> **Required task**
Single out each line with the word "part" and copy it.
** begin Task inputs **
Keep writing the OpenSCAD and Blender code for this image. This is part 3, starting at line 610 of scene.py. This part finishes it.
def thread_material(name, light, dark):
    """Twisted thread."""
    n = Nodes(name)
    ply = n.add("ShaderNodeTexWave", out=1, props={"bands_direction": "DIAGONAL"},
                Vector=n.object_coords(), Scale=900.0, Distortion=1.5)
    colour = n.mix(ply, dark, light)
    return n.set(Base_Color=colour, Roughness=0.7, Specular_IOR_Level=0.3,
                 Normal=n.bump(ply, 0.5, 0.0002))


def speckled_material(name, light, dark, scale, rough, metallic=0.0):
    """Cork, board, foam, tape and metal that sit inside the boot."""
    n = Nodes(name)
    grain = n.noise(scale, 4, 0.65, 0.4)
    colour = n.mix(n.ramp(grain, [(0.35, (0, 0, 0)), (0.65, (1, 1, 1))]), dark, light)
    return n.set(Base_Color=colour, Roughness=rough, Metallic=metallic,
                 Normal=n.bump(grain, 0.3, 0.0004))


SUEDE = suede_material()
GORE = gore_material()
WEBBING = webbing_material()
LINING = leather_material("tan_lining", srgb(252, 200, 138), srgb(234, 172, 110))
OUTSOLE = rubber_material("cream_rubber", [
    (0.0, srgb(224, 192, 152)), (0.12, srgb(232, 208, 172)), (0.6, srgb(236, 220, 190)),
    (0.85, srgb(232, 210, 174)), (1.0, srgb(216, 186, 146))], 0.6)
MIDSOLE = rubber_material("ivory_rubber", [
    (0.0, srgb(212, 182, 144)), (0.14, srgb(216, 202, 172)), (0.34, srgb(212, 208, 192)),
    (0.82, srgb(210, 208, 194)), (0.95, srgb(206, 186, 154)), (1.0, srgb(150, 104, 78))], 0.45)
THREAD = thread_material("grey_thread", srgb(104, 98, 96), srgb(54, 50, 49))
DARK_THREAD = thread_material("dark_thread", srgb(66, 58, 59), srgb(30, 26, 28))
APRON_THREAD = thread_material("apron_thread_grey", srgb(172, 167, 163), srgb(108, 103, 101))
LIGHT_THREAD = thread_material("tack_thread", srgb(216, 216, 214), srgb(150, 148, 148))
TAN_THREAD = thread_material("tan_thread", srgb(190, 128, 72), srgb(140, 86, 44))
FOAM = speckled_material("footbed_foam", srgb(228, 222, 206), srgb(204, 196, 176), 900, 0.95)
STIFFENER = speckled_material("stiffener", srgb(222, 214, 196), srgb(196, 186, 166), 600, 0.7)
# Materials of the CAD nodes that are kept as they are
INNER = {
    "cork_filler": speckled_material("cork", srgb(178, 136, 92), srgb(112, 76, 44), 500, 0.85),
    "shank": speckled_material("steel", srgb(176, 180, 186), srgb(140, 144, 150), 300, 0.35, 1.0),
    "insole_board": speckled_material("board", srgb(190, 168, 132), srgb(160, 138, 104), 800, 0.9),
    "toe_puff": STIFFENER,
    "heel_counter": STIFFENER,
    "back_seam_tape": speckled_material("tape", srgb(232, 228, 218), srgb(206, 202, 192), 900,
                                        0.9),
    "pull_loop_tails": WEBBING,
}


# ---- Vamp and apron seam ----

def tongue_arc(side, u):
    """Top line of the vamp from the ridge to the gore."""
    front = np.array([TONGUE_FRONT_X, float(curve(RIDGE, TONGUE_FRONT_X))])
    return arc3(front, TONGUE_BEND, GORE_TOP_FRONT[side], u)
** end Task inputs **
** begin Task inputs **
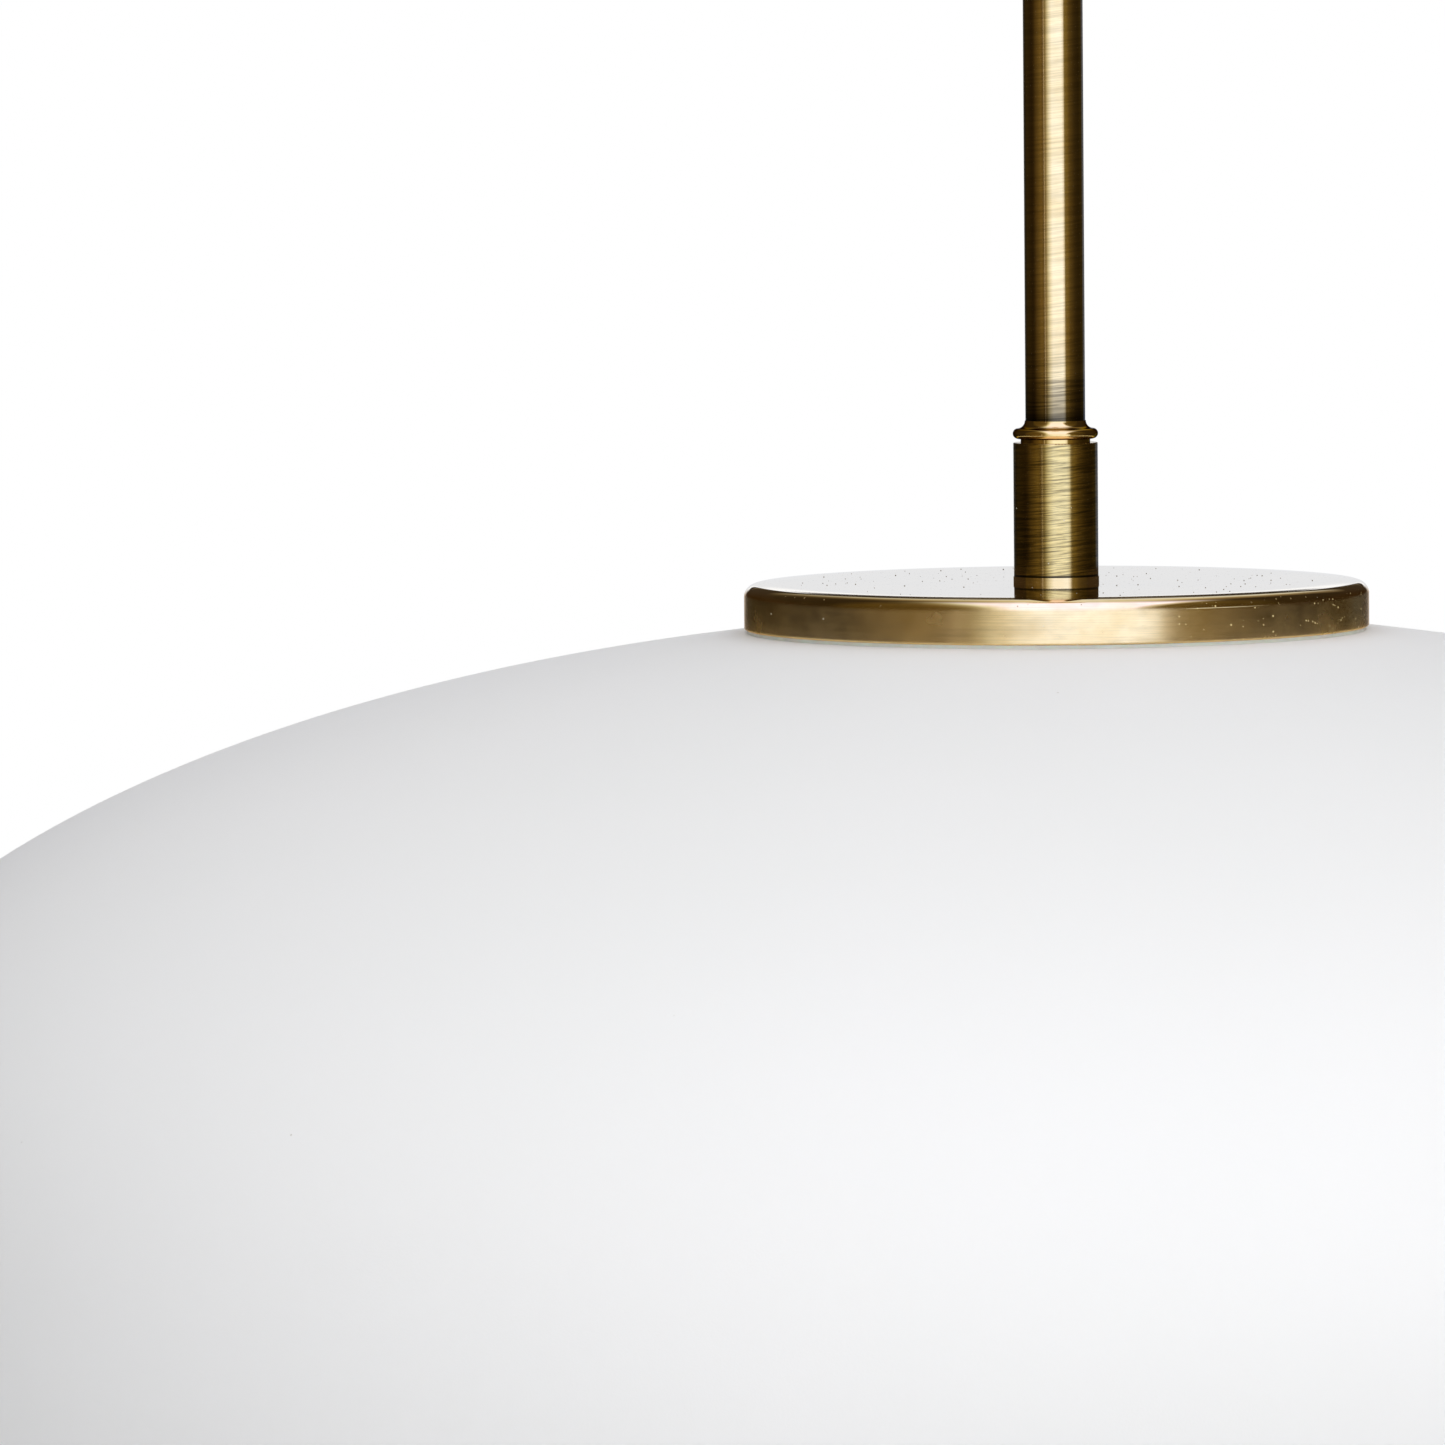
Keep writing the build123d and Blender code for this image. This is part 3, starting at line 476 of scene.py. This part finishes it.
** end Task inputs **
> **The answer**
Keep writing the OpenSCAD and Blender code for this image. This is part 3, starting at line 610 of scene.py. This part finishes it.
Keep writing the build123d and Blender code for this image. This is part 3, starting at line 476 of scene.py. This part finishes it.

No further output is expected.